However, If Rose were a prosecutor, a jury would need only ten minutes to acquit Heisenberg on all counts. Rose simply fails to make his case. The alleged anti-Semitic remark by Heisenberg is second-hand via Max Born back in 1945. Hardly the testimony that can convict. It also comes late in the book, after we have been subjected to much screed about a German radical anti-Semetic tradition that Heisenberg wanted no part of at any time. Otherwise he would have been a good Party member, as were others in his scientific circle. Also, as the excellent earlier review asserts, this trend would have been long noticeable at Gottingen, the center of German physics and natural science. No, Rose simply has no case and spends over 300 pages making a hysterical justification for something that simply never was.
However, this does not mean I am leaning toward the portrait of Heisenberg given in Thomas Powers's book. Powers makes Heisenberg out to be a sort of James Bond character, brilliantly defying the Nazis to prevent the mad Hitler from obtaining the ultimate weapon.

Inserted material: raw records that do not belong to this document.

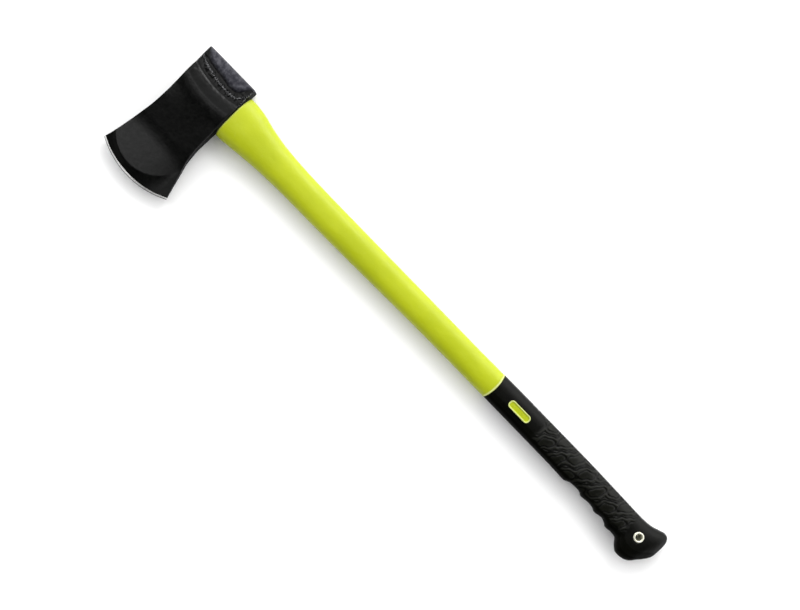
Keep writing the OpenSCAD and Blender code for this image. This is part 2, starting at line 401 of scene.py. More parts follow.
def head_paint(name, shine, dulling):
    """Black enamel, thin and blue-grey on the forged poll, where the scale's brightness is also a painted
    highlight, with metal showing on the high edges, partly as a painted highlight near the poll.

    shine is its specular level and dulling is added to its roughness.
    """
    m = Shader(name, Specular_IOR_Level=shine)
    peel = m.noise(0.0022, 3, 0.5)
    scale = m.noise(0.0042, 5, 0.6)
    blotch = m.fit(m.noise(0.016, 3), 0.38, 0.62)
    # Blue-grey forge scale on the pad and poll face; its brightness also stands in for their reflection as a
    # painted highlight, and it fades to enamel across the pad's slope.
    forge_scale_highlight = m.mask("forge_scale_highlight")
    worn_and_highlit = m.mask("wear_and_highlight")
    # Bare metal where edges and the scale ridge are worn; the extra edge wear towards the poll is a painted
    # highlight.
    chip_and_highlight_field = m.maths("ADD", m.maths("MULTIPLY", worn_and_highlit, 0.30), m.noise(0.0013, 3, 0.6))
    chips_and_rim_highlight = m.maths("MULTIPLY", m.fit(chip_and_highlight_field, 0.76, 0.84), m.fit(worn_and_highlit, 0.05, 0.4))
    enamel = m.mix(m.fit(scale, 0.35, 0.7), (0.0011, 0.0012, 0.0011), (0.0022, 0.0024, 0.0022))
    dull_scale = m.mix(m.fit(scale, 0.35, 0.65), (0.012, 0.012, 0.018), (0.030, 0.030, 0.038))
    bright_scale = m.mix(m.fit(scale, 0.35, 0.65), (0.028, 0.028, 0.036), (0.074, 0.074, 0.086))
    paint = m.mix(forge_scale_highlight, enamel, m.mix(blotch, dull_scale, bright_scale))
    m.feed("Base Color", m.mix(chips_and_rim_highlight, paint, (0.10, 0.10, 0.105)))
    sheen = m.fit(scale, 0.3, 0.7, 0.19 + dulling, 0.25 + dulling)
    m.feed("Roughness", m.maths("ADD", sheen, m.maths("MULTIPLY", forge_scale_highlight, 0.14)))
    rugged = m.maths("MULTIPLY", scale, m.maths("ADD", m.maths("MULTIPLY", forge_scale_highlight, 0.9), 0.08))
    m.bumps((rugged, 0.0005), (peel, 0.00004), (chips_and_rim_highlight, -0.00008))
    return m.material


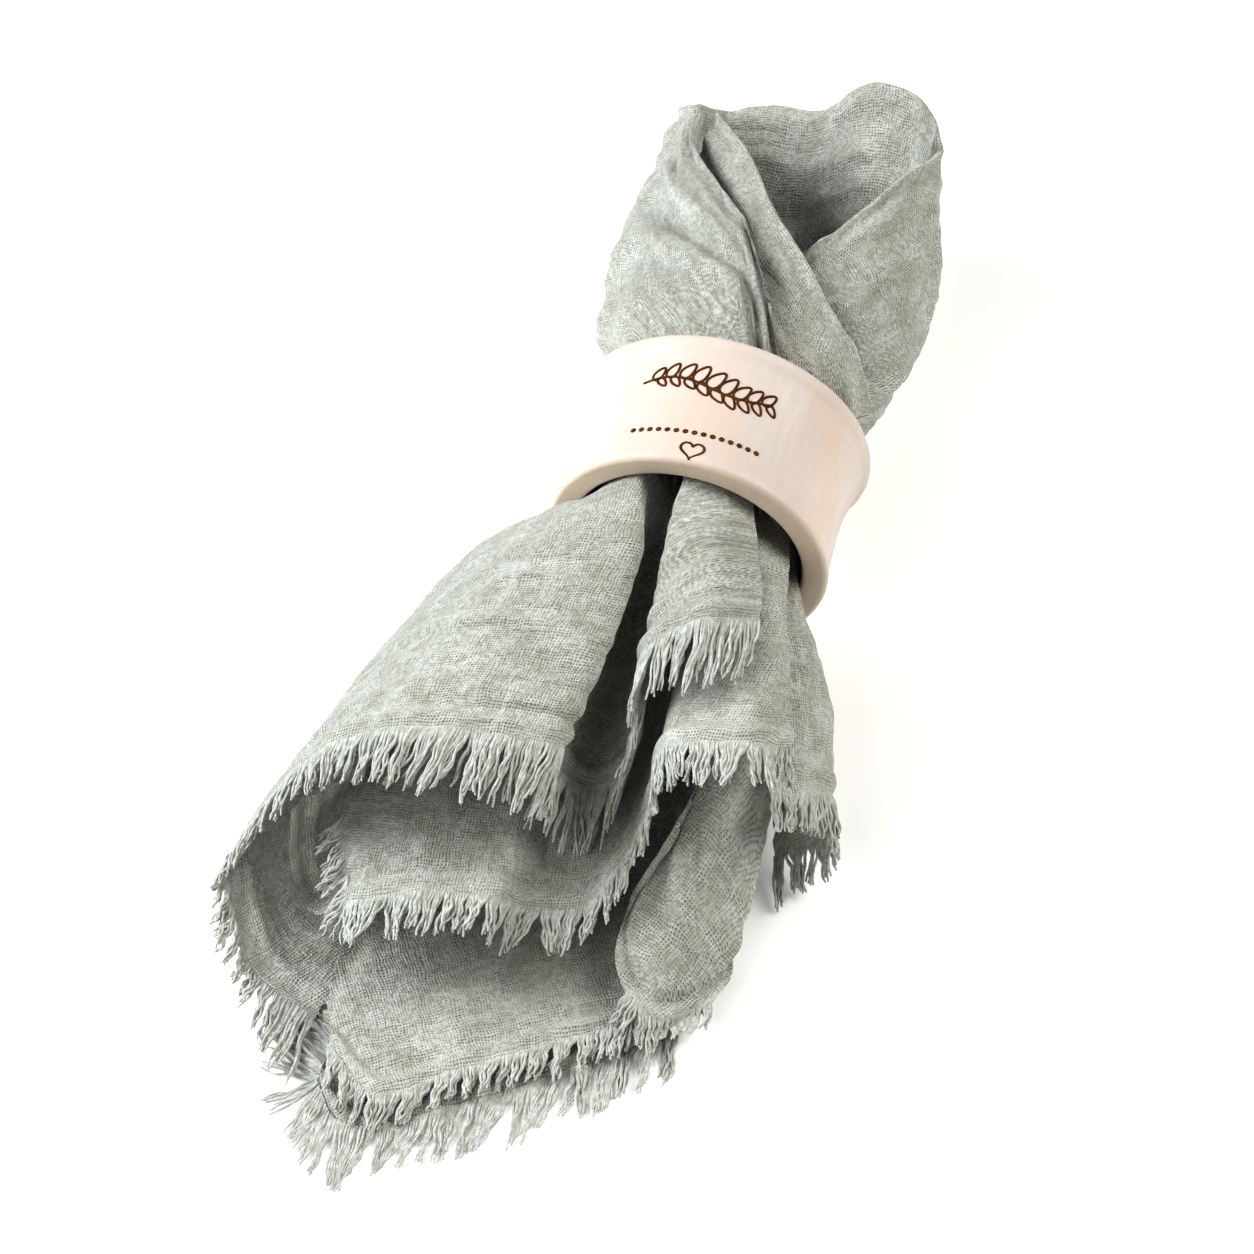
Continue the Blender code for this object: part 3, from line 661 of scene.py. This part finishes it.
# %% [markdown]
# ### Inside the ring
# Most of the cloth's width is squeezed into the bore, where it zigzags in close pleats.


# %% Lay the pleats inside the ring
def lay_pleats():
    count, radius, pitch = 19, 15.5, 1.6
    path = []
    for k in range(count):
        x = (k - (count - 1) / 2) * pitch
        reach = math.sqrt(max(radius**2 - x**2, 1.0))
        ends = (-reach, reach) if k % 2 else (reach, -reach)
        path += [(x, z) for z in np.linspace(*ends, 12)]
    stations = np.linspace(-9.5, 9.5, 9)
    sheet = np.array([[(x, y, z) for x, z in path] for y in stations])
    places = flat_places(sheet)
    lay(sheet, places, np.full(sheet.shape[:2], 100.0), 13.0)


lay_pleats()
napkin = finished("napkin_cloth", mesh_from("napkin_cloth", cloth), muslin_finish)
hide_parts("napkin")

# %% [markdown]
# ## The fringes
# Along each hem the cross yarns have been pulled out, and the ones that are left hang as wavy strands
# that cling together in small tassels.  Each strand is a spline with a round bevel, which Blender then
# turns into a mesh.  All strands of a hem share one curve, so a fringe is one piece.


# %% Yarn finish
def loose_yarn():
    nodes = Nodes("sage yarn")
    where = nodes.add("ShaderNodeTexCoord").outputs["Object"]
    shade = nodes.ramp(nodes.noise(where, 900.0, 2.0), 0.3, 0.7)
    colour = nodes.blend(shade, (0.48, 0.49, 0.445), (0.64, 0.655, 0.625))
    nodes.feed(nodes.shader, "Base Color", colour)
    fibre = nodes.noise(where, 3800.0, 2.0)
    nodes.feed(nodes.shader, "Normal", nodes.raised(fibre, 0.0002))
    nodes.shader.inputs["Roughness"].default_value = 0.95
    nodes.shader.inputs["Specular IOR Level"].default_value = 0.2
    nodes.shader.inputs["Sheen Weight"].default_value = 0.25
    return nodes.material


yarn_finish = loose_yarn()

# %% Strands along a hem
STRAND_PITCH = 0.27
STRAND_RADIUS = 0.25
STRAND_POINTS = 10
DOWN = np.array([0.0, -1.0, 0.0])


def part_of(hem, start, end):
    """The stretch of a hem between two shares of its points."""
    a, b = int(start * (len(hem.points) - 1)), int(end * (len(hem.points) - 1)) + 1
    return Hem(hem.points[a:b], hem.outwards[a:b], hem.normals[a:b])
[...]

Nonsense. The simple truth about Heisenberg was that he was both naive and a coward. Any chance of him openly defying the Nazis was laid to rest with the attacks on his "Jewish physics" in the SS newspaper. It is interesting that he had to have his mother intervene with Himmler's mother to clear his name. It tells us much about the character of Heisenberg.
Also consider Heisenberg's theory that Hitler would lose the war and then evertything would come out all right. Heisenberg felt the scientist was above mere politics, and politics were only an unwanted intrusion into science. As the Second World War bore out, he was not the only one to have that view. Heisenberg's visit to Bohr may have been to ask for advice on how to proceed in building a bomb. It seems Heisenberg wanted some sort of absolution for remaining in Germany, and if he confessed to Bohr, that would have assauged his guilt. But because Bohr refused to speak with him in private, Heisenberg did the next best thing: he took the money for nuclear research and farted it away on baseless research. The Allies were surprised at how little the Germans accomplished in their program. But the real question is how much did the OSS know? Powers has Moe Berg walking next to Heisenberg in Switzerland with a revolver in his pocket, ready to blow Heisenberg's brains out. Yet, he doesn't pull the trigger. Could it have been that Berg discovered how little progress Heisenberg had made? If that were to be leaked out, especially to those at Los Alamos, would our scientists, many of whom were Jewish German emigres, hace continued work on America's A-Bomb?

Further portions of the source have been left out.